Pierre Vinclair est un passant. Après avoir habité Tokyo quelque temps, il a vécu à Shanghai, qu’il se prépare à quitter pour une autre destination, peut-être la Malaisie. C’est donc un voyageur qui se déplace aisément à travers le monde. Mais c’est aussi un flâneur qui aime raconter ses promenades à travers la ville ou les petits moments d’un quotidien tranquille à la maison, comme la préparation du petit-déjeuner pour son épouse et ses deux fillettes.

C’est la vie quotidienne, à hauteur d’homme, mais traduite dans un format singulier par le poète enseignant. Au fil de ses déambulations dans les rues chinoises ou parisiennes, il multiplie les remarques, les impressions, les images qui le frappent ou l’attendrissent. Pierre Vinclair observe des pratiquants de tai-chi ou des adultes chinois, que les enfants appellent affectueusement « ayi ou shushu » selon leur genre. Il arrête son regard sur un espace libre, ancienne parcelle d’une concession que des particuliers cultivent.

Mots choisis

"Cultive le poème ainsi qu’un arbre étrange."

(Poème 12)

La singularité de l’ensemble de sonnets du poète enseignant surprend le lecteur. Certes, le cadre est bien celui du sonnet, mais un sonnet où les mètres bien respectés sont bousculés par un rythme qui rompt ces ensembles en de nombreux enjambements ou rejets, parfois très audacieux. Pourquoi ce choix quelque peu étonnant en notre époque de poésie très libérée ? C’est un défi, qu’on pourrait qualifier d’« oulipien ». En effet, si Pierre Vinclair est un passant, c’est aussi un remarquable passeur, passeur entre les genres, passeur entre les cultures – il fait partie de l’AEFE, Agence pour l’enseignement français à l’étranger –, passeur pour ses amis et parents auxquels il dédie chaque poème. Passeur aussi dans le temps : certains sonnets sont destinés à ses fillettes pour plus tard, quand elles sauront lire.

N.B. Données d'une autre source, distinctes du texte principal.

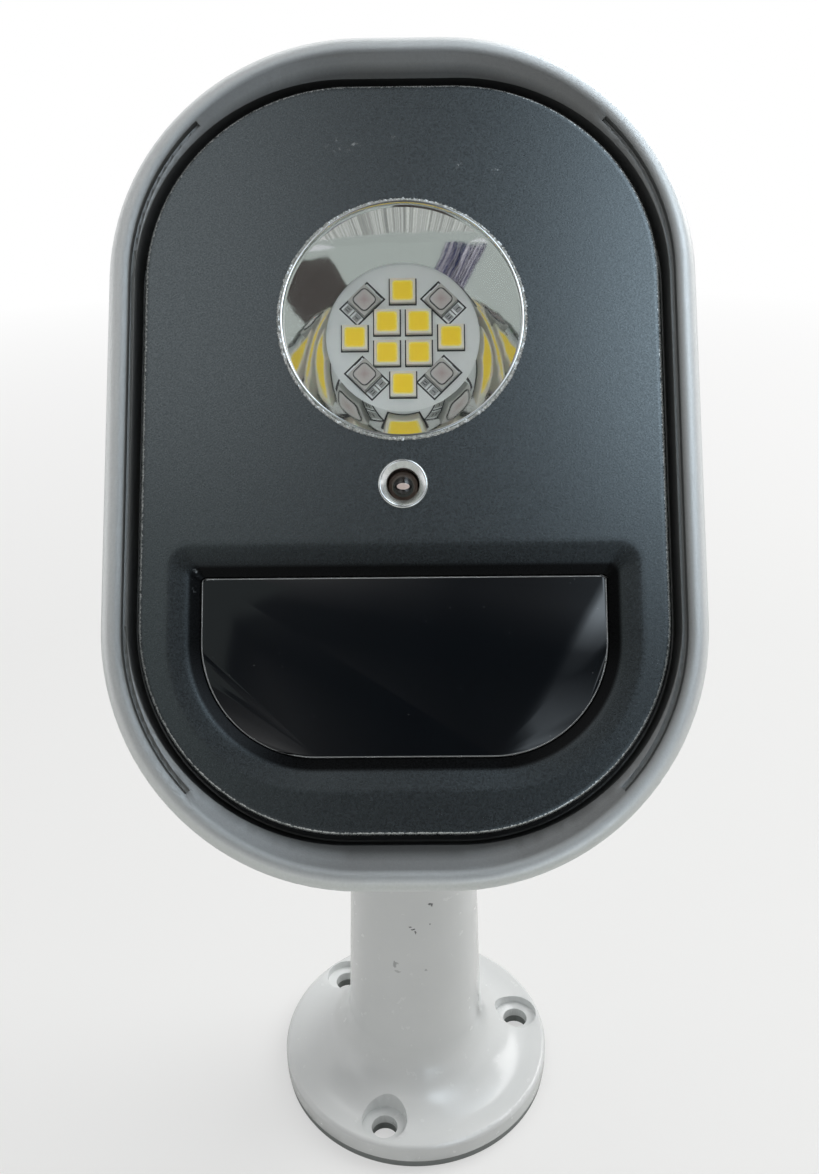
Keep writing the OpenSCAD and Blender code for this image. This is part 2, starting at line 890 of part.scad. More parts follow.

Pierre Vinclair est un poète passionné de poésie, de technique poétique. Non seulement il écrit mais, dans la seconde partie du recueil, il explique pourquoi et comment il élabore ses sonnets. Homme d’échanges, il rapporte ses discussions écrites – parfois en vers – avec des amis poètes ou des poètes qu’il a lus ou rencontrés : Laurent Albarracin, correspondant privilégié, Ivar Ch’Vavar, critique attentif et bienveillant. Pierre Vinclair est surtout un homme de partage. Lui qui a «repris» le Kojiki (épopée japonaise) et traduit le Shijing (poèmes chinois) pratique avec la même aisance le partage de la vie et des mots, ce lien essentiel en poésie, cet art du dire.